Johnson and his embattled utility argue that improvements are being made, particularly concerning wildfire prevention. PG&E has been carrying out a series of safety measures, modeled after methods pioneered by San Diego Gas & Electric. But some efforts have been stymied by a lack of resources, including a shortage of tree trimmers to clear vegetation around the company’s power lines.

And after the troubles with the power shut-off, there were renewed calls from homeowners, regulators and the governor for a fundamental review of PG&E’s operations, including its possible breakup.

Johnson said in his letter to the utilities commission that the company needed to improve its flow of information to customers as well as its website, which “was a major area of frustration during this event.” He added that the utility was reaching out to communities affected by power shut-offs, with listening sessions that included county agencies.

In addition, he said, PG&E has been conducting a detailed review of its actions and is working to enhance information-sharing technology and improve coordination with relevant agencies, notification procedures and operation of its community resource centers.

“We recognize the hardship that the recent PSPS event caused for millions of people and want to continue working with all key stakeholders to lessen this burden going forward,” Johnson said in his letter. “At the same time, we ask our customers, their families, and our local and state leaders to keep in mind the statistic that matters the most: There were no catastrophic wildfires.”

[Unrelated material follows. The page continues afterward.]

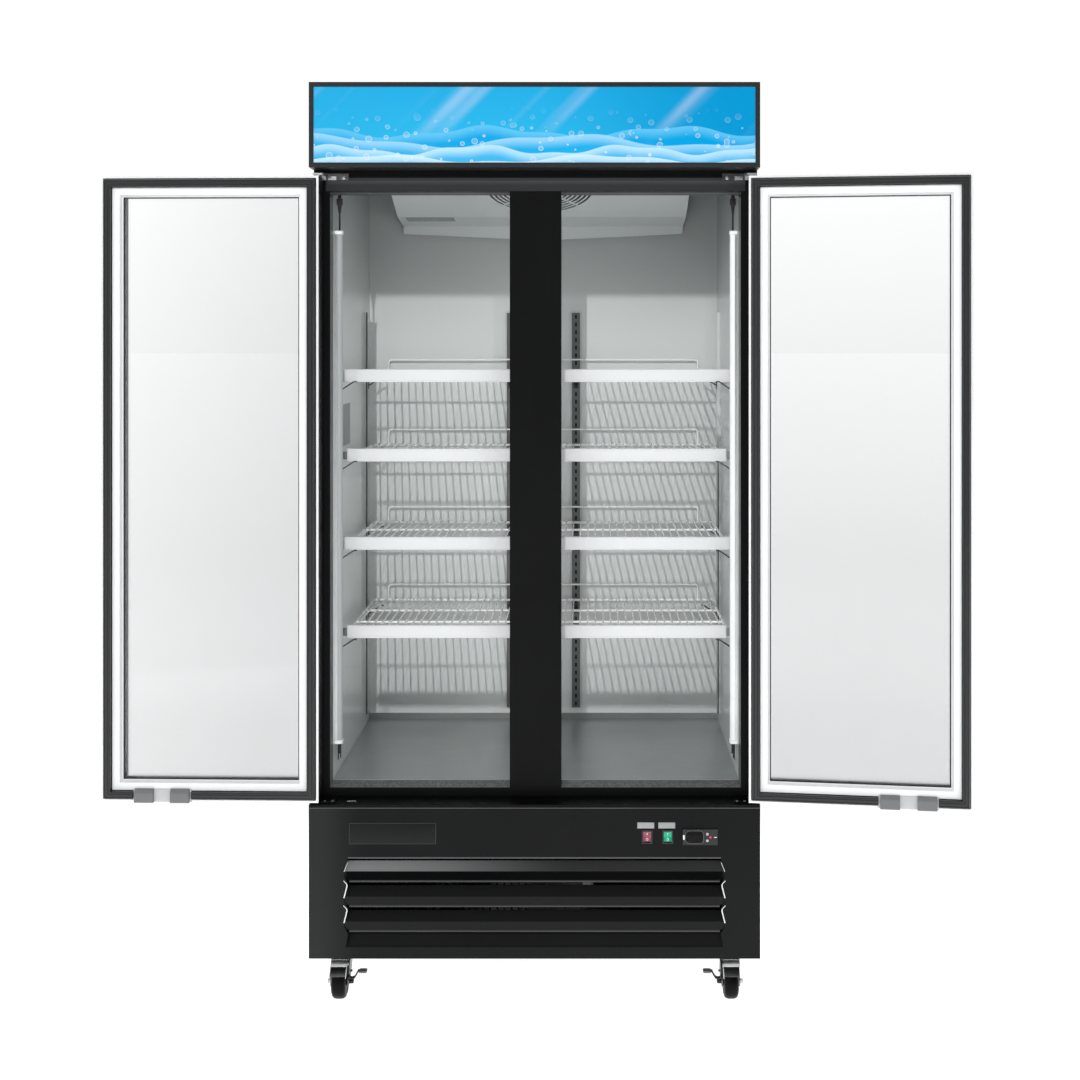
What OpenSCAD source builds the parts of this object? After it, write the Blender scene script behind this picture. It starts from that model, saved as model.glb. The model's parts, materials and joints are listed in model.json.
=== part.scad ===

Consumer groups like The Utility Reform Network, known as TURN, want the courts to take more control of PG&E’s operations. They argue that the recurring troubles show that despite all of Johnson’s pronouncements, the utility never seems to make significant changes to run a safe and reliable electric system.

“TURN is renewing our call for the judge in PG&E’s criminal case to put the company in receivership, and to ban PG&E from lobbying and making political contributions,” Mark Toney, TURN’s executive director, said in a statement before the Friday hearing. “It has never been clearer that the managers of PG&E are not to be trusted.”